= The Bootmakers of Toronto =

Literary society devoted to Sherlock Holmes

The Bootmakers of Toronto are a literary society devoted to Sherlock Holmes and located in Toronto, Ontario, Canada.

==Formation==
A number of fans of Sherlock Holmes participate in groups where they discuss theories and minutiae about the Sherlock Holmes stories. Some play the "Grand Game" by contending that Holmes and Dr. John Watson actually did exist and that the stories about them are largely factual accounts of their doings in Victorian and Edwardian Britain. The Bootmakers of Toronto are one such group.

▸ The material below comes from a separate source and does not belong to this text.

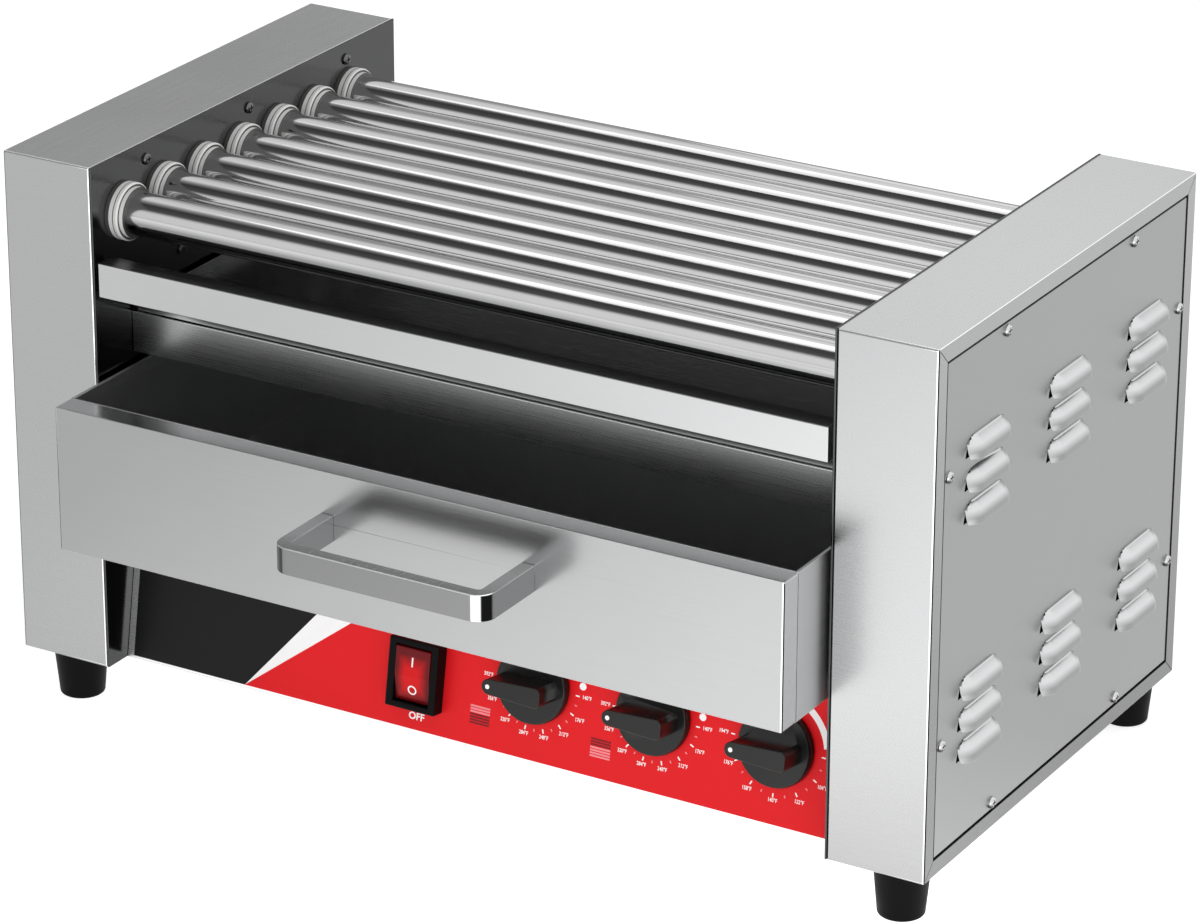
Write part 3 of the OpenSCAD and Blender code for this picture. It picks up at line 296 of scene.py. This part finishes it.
def moulded(name, colour, rough, grain=900, depth=0.02, painted_end_shade=None, **fixed):
    """Moulded plastic or rubber with a fine grain and slight unevenness.

    Its end faces across X can take a painted shade.
    """
    look = Look(name, **fixed)
    fine = look.noise((grain, grain, grain), 2.0)
    clouds = look.noise((40, 40, 40), 3.0)
    dark = tuple(c * 0.86 for c in colour)
    body = look.ramp(clouds, (0.3, dark), (0.7, colour))
    # Painted shade on the end faces across X
    if painted_end_shade:
        end_shade_mask = look.facing("X", 0.7, 0.95)
        body = look.blend(end_shade_mask, body, look.ramp(clouds, (0.3, grey(0.8 * painted_end_shade[0])), (0.7, painted_end_shade)))
    look.set("Base Color", body)
    look.set("Roughness", look.level(clouds, rough * 0.85, rough * 1.2))
    look.bump(fine, depth * MM, 0.5)
    return look.material


def printed(name, colour, rough=0.36):
    """Printed polyester film: even ink with a faint orange-peel surface."""
    look = Look(name, Specular_IOR_Level=0.12)
    peel = look.noise((700, 700, 700), 2.0)
    drift = look.noise((6, 6, 6), 2.0)
    low = tuple(c * 0.95 for c in colour)
    look.set("Base Color", look.ramp(drift, (0.3, low), (0.7, colour)))
    look.set("Roughness", look.level(peel, rough * 0.9, rough * 1.15))
    look.bump(peel, 0.01 * MM, 0.3)
    return look.material


def rocker_red():
    """Translucent red plastic, with a painted glow: its colour is brighter in the middle, standing in for the
    light it passes.
    """
    look = Look("rocker_red", Specular_IOR_Level=0.14)
    split = look.node("SeparateXYZ")
    look.link(look.coordinates.outputs["Object"], split.inputs[0])
    across = look.level(split.outputs["X"], -1, 1, SWITCH[0] - 11 * MM, SWITCH[0] + 11 * MM)
    height = PANEL_FOOT.z + SWITCH[1] * math.cos(PANEL_LEAN)
    along = look.level(split.outputs["Z"], -1, 1, height - 15 * MM, height + 15 * MM)
    far = look.node("Math", operation="MAXIMUM")
    for value, target in ((across, far.inputs[0]), (along, far.inputs[1])):
        size = look.node("Math", operation="ABSOLUTE")
        look.link(value, size.inputs[0])
        look.link(size.outputs[0], target)
    clouds = look.noise((120, 120, 120), 3.0)
    where = look.add(far.outputs[0], clouds, 0.25)
    # Painted glow: bright red in the middle, fading to dark red at the rim
    look.set("Base Color", look.ramp(where, (0.5, (0.56, 0.004, 0.006)), (1.0, (0.12, 0.003, 0.005))))
    look.set("Roughness", look.level(clouds, 0.16, 0.26))
    look.bump(clouds, 0.02 * MM, 0.3)
    return look.material


# The tones of brushed sheets are for fronts, sides and tops: painted light and shade, each face lighter or
# darker by which way it turns
SHELL = brushed("shell_brushed_steel", (0.40, 0.33, 0.77), 0.27, contrast=0.032, bends="matt",
                fall=(0.66, 1.12))
BAR = brushed("crossbar_brushed_steel", (0.40, 0.33, 0.75), 0.27, bends="bright")
LIP = brushed("control_panel_steel", (0.60, 0.33, 0.77), 0.27, contrast=0.03, bends="bright", painted_back_shade=0.02)
# Cover: its louvre hoods turn to the top tone early, painted light on their rounded tops
COVER = brushed("cover_satin_steel", (0.40, 0.315, 0.64), 0.30, 3200, 0.4, 0.02, top_from=(0.25, 0.55))
DRAWER = brushed("drawer_brushed_steel", (0.345, 0.55, 0.95), 0.22, 2600, 0.8, along="X", bends="bright")
BOX = brushed("drawer_box_satin_steel", (0.36, 0.55, 0.80), 0.42, 2600, 0.8, along="X", bends="bright")
TRAY = brushed("tray_brushed_steel", (0.48, 0.40, 0.30), 0.25, 2600, 0.5, 0.03, along="X")
HANDLE = brushed("handle_satin_steel", (0.205, 0.30, 0.95), 0.25, 3200, 0.6, 0.03, bends="bright",
                 painted_back_shade=0.03)
# Inner plates: the housing steel at a very dark tone, painted shade for the recesses they line
PLATE = brushed("plate_painted_shade_steel", (0.07, 0.07, 0.07), 0.16, 1800, 0.5)
PANEL = brushed("panel_brushed_steel", (0.30, 0.30, 0.30), 0.25, 1800, 0.8)
SHADED = brushed("shaded_steel", (0.03, 0.03, 0.03), 0.5, 1800, 0.5)
PLATED = brushed("zinc_plated_steel", (0.36, 0.36, 0.36), 0.34, 700, 1.2, 0.1)
CHROME = chrome("roller_chrome", painted_under_shade=0.25, turned=(-0.1, 0.3))
SCREW = chrome("screw_chrome", 0.62, 0.10, painted_under_shade=0.06)
SHADED_SCREW = chrome("screw_in_shade", 0.14, 0.14, painted_under_shade=0.03)
RUBBER = moulded("foot_rubber", (0.002, 0.002, 0.0025), 0.5, 1200, 0.03, Specular_IOR_Level=0.08)
# Bushes: white, with painted shade on the end faces beside the rollers
BUSH = moulded("bush_white", (0.74, 0.74, 0.73), 0.38, 600, 0.02, painted_end_shade=(0.05, 0.05, 0.05))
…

Established in 1972, the society at one point boasted some 350 members according to one source or more than 200 according to another source, and at one time drew 80 to 100 members or more than 100 members to its regular meetings, but more recently has fewer members and draws about 50 members to its regular meetings. At their high point in the 1990s, the society was the largest active Sherlockian society in North America with five to seven meetings a year. The society continues to have around six meetings a year as of 2009.

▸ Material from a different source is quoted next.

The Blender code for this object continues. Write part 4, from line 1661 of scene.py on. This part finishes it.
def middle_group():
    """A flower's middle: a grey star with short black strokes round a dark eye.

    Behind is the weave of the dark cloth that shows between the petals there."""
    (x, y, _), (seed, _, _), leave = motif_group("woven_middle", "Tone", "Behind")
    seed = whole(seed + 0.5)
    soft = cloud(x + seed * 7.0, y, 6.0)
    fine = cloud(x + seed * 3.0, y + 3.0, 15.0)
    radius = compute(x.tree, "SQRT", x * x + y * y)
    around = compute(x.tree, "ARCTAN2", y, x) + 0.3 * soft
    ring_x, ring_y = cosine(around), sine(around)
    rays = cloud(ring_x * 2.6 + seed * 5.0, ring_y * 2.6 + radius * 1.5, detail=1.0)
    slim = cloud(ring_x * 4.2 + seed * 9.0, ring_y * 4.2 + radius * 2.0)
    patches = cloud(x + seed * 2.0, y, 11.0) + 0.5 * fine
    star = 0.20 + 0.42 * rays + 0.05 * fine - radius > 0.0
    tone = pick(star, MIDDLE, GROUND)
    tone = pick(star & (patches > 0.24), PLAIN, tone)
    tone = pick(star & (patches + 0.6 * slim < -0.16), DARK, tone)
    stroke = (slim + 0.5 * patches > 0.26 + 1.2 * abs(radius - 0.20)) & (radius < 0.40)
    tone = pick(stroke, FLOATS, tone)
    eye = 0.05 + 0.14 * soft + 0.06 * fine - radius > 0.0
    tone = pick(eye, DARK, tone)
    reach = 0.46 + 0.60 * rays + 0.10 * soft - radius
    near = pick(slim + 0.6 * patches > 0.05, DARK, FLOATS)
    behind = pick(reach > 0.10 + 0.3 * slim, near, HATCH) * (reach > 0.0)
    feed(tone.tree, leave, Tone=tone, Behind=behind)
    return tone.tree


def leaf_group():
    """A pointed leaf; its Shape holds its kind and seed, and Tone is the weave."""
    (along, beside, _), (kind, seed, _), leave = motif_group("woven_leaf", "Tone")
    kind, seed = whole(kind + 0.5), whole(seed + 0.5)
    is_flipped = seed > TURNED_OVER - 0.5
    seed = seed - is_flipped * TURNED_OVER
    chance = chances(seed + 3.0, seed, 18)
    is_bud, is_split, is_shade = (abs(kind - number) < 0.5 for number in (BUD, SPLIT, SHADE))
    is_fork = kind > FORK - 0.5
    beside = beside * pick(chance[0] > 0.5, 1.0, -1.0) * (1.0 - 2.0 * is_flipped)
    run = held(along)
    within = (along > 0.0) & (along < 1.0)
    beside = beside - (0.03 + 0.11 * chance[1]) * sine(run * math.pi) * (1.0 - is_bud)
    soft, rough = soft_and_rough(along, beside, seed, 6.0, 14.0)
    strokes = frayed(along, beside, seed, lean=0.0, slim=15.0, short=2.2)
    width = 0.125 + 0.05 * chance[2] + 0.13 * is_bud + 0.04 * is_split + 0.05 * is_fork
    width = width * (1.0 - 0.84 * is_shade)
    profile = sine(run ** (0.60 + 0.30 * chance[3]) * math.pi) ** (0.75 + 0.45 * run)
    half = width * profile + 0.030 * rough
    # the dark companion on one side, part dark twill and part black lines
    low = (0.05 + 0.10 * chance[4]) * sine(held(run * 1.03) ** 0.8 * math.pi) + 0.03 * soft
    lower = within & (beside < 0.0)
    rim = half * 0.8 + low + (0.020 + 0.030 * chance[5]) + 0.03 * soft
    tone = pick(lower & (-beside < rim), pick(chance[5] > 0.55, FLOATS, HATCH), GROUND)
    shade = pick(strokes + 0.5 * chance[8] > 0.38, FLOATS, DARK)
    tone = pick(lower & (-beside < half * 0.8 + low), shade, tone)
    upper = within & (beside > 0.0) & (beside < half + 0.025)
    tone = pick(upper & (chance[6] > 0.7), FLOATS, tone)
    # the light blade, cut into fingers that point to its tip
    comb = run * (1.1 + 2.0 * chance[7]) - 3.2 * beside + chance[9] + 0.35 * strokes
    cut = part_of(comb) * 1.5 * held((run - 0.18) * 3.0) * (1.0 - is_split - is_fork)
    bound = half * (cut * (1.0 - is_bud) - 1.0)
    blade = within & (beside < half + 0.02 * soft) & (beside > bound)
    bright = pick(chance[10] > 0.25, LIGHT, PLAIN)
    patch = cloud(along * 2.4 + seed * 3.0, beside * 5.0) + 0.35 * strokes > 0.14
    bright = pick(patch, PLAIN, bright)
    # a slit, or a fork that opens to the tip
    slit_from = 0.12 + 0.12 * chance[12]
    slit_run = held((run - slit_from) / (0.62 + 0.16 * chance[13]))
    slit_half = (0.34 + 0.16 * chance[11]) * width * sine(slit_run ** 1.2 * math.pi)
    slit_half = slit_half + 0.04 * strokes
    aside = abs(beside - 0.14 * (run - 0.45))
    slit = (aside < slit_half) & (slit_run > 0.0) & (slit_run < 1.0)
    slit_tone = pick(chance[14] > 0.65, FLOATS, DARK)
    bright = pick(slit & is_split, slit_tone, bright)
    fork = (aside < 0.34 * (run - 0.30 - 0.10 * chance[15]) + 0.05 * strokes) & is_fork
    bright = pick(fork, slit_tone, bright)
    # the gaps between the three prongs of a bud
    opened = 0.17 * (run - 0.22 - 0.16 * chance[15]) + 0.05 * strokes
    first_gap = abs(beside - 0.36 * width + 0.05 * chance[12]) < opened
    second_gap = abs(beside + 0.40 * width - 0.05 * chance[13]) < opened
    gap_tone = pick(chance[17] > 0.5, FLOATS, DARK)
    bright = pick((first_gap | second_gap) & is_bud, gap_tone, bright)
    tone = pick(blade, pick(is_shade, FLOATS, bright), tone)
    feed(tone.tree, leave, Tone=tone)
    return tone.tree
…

As is tradition with many Sherlockian societies, The Bootmakers of Toronto take their name from a reference in one of Sir Arthur Conan Doyle's stories. The name of the group comes from a reference in The Hound of the Baskervilles. In the story, a boot belonging to Sir Henry Baskerville is retrieved from a bog and inside the boot is a label inscribed "Meyers, Toronto".

==Activities==
The group often has guest speakers at meetings which are regularly held at the Toronto Reference Library and produces a quarterly journal entitled Canadian Holmes.